Book review: The Discovery of Jeanne Baret by Glynnis Ridley

 

By Shorba Harkhu


It is not often that I get a chance to read a book ordered by one of the academics. However, I decided to give this book a read as it is based on the story of a remarkable woman and it came highly recommended by the academic. It is always so rewarding to have academics who have such a passion for the books they order, and who are willing to share the knowledge of their reads.

 

The central character of this true story is Jeanne Baret, and the setting is mid-eighteenth century France. Baret, a peasant from the Loire valley was an illiterate herb woman, who was well-read in the oral tradition of the healing properties of plants. Just to give you an idea of the fate of the peasantry during this period, Ridley (2011) states that the local manor “owned the collection of rotting wooden shacks where his workers slept, owned the land and the produce they harvested.” Barets’s parents knew little of the outside world and nor did she.

 

Baret’s path crossed with that of the aristocrat and botanist Philibert Commerson.
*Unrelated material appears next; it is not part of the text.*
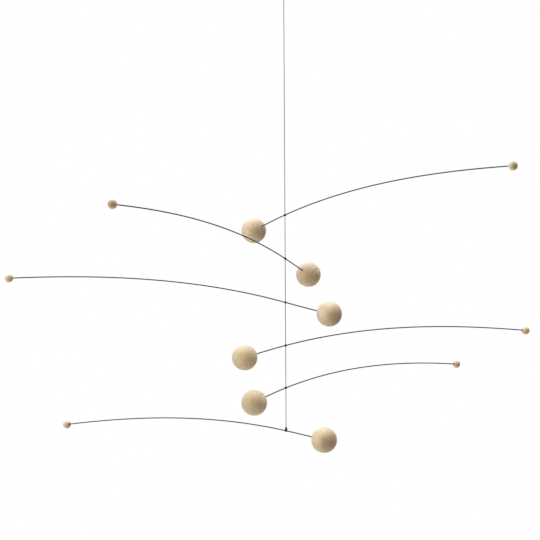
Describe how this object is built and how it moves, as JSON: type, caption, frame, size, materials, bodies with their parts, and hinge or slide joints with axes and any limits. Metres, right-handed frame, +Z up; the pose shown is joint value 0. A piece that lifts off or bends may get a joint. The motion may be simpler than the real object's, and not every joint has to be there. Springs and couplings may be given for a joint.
{
  "type": "hanging mobile",
  "caption": "Hanging mobile: bowed steel wire arms, each with a large and a small beech ball, tied one below the other on one thread, all turning freely.",
  "frame": {"origin": "inside of the top of the thread's loop, where a hook carries the mobile", "axes": "+Z up along the hanging thread; +X and +Y level, with the arms spread widest along X"},
  "size_m": [0.5373, 0.4364, 0.4749],
  "materials": {
    "beech": "satin",
    "wire": "satin",
    "thread": "matte",
    "tie": "matte"
  },
  "bodies": {
    "hanging_thread": {"loop_knot": "thread", "thread_to_arm_1": "thread", "thread_to_arm_2": "thread", "thread_to_arm_3": "thread", "thread_to_arm_4": "thread", "thread_to_arm_5": "thread", "thread_to_arm_6": "thread"},
    "arm_1": {"arm_1_wire": "wire", "arm_1_large_ball": "beech", "arm_1_small_ball": "beech", "arm_1_tie": "tie"},
    "arm_2": {"arm_2_wire": "wire", "arm_2_large_ball": "beech", "arm_2_small_ball": "beech", "arm_2_tie": "tie"},
    "arm_3": {"arm_3_wire": "wire", "arm_3_large_ball": "beech", "arm_3_small_ball": "beech", "arm_3_tie": "tie"},
    "arm_4": {"arm_4_wire": "wire", "arm_4_large_ball": "beech", "arm_4_small_ball": "beech", "arm_4_tie": "tie"},
    "arm_5": {"arm_5_wire": "wire", "arm_5_large_ball": "beech", "arm_5_small_ball": "beech", "arm_5_tie": "tie"},
    "arm_6": {"arm_6_wire": "wire", "arm_6_large_ball": "beech", "arm_6_small_ball": "beech", "arm_6_tie": "tie"}
  },
  "joints": [
    {"name": "arm_1_swivel", "type": "hinge", "parent": "hanging_thread", "child": "arm_1", "pos_m": [0, 0, -0.24], "axis": [0, 0, 1], "continuous": true},
    {"name": "arm_2_swivel", "type": "hinge", "parent": "hanging_thread", "child": "arm_2", "pos_m": [0, 0, -0.2835], "axis": [0, 0, 1], "continuous": true},
    {"name": "arm_3_swivel", "type": "hinge", "parent": "hanging_thread", "child": "arm_3", "pos_m": [0, 0, -0.327], "axis": [0, 0, 1], "continuous": true},
    {"name": "arm_4_swivel", "type": "hinge", "parent": "hanging_thread", "child": "arm_4", "pos_m": [0, 0, -0.3696], "axis": [0, 0, 1], "continuous": true},
    {"name": "arm_5_swivel", "type": "hinge", "parent": "hanging_thread", "child": "arm_5", "pos_m": [0, 0, -0.4113], "axis": [0, 0, 1], "continuous": true},
    {"name": "arm_6_swivel", "type": "hinge", "parent": "hanging_thread", "child": "arm_6", "pos_m": [0, 0, -0.4534], "axis": [0, 0, 1], "continuous": true}
  ]
}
Soon she became his mistress and housekeeper. Commerson was offered a chance to circumnavigate the world for a period of three years to study, explore, and collect plant life wherever the ships anchored. He needed an assistant, and the only person qualified to do so was Baret. However, according to French law, women were prohibited from being on board naval ships. Baret therefore disguised herself as a teenage boy by having linen bandages wound tightly around her upper body to flatten her chest. Imagine the discomfort she must have endured. Rumours concerning the presence of a woman on board did circulate and her identity was eventually revealed towards the end of her journey.  Baret worked tirelessly and performed tasks that would have outdone any man. Perhaps her best known discovery was that of the bougainvillea, but the plant was named after the expedition’s commander, rather than her. Throughout the book we see the egostistical urges of Commerson to name species after him rather than Baret.

 

Today not a single genus or plant species commemorates the work of this incredible botanist. This book at least does justification to her work. Baret is also credited with being the first woman to circumnavigate the globe.

 

The book is extensively researched and although one can be caught up in the historical nitty-gritty, it is still worth a read.

 

 

 REFERENCE

Ridley, G. (2011). The discovery of Jeanne Baret : a story of science, the high seas, and the first woman to circumnavigate the globe. New York: Broadway Paperbacks.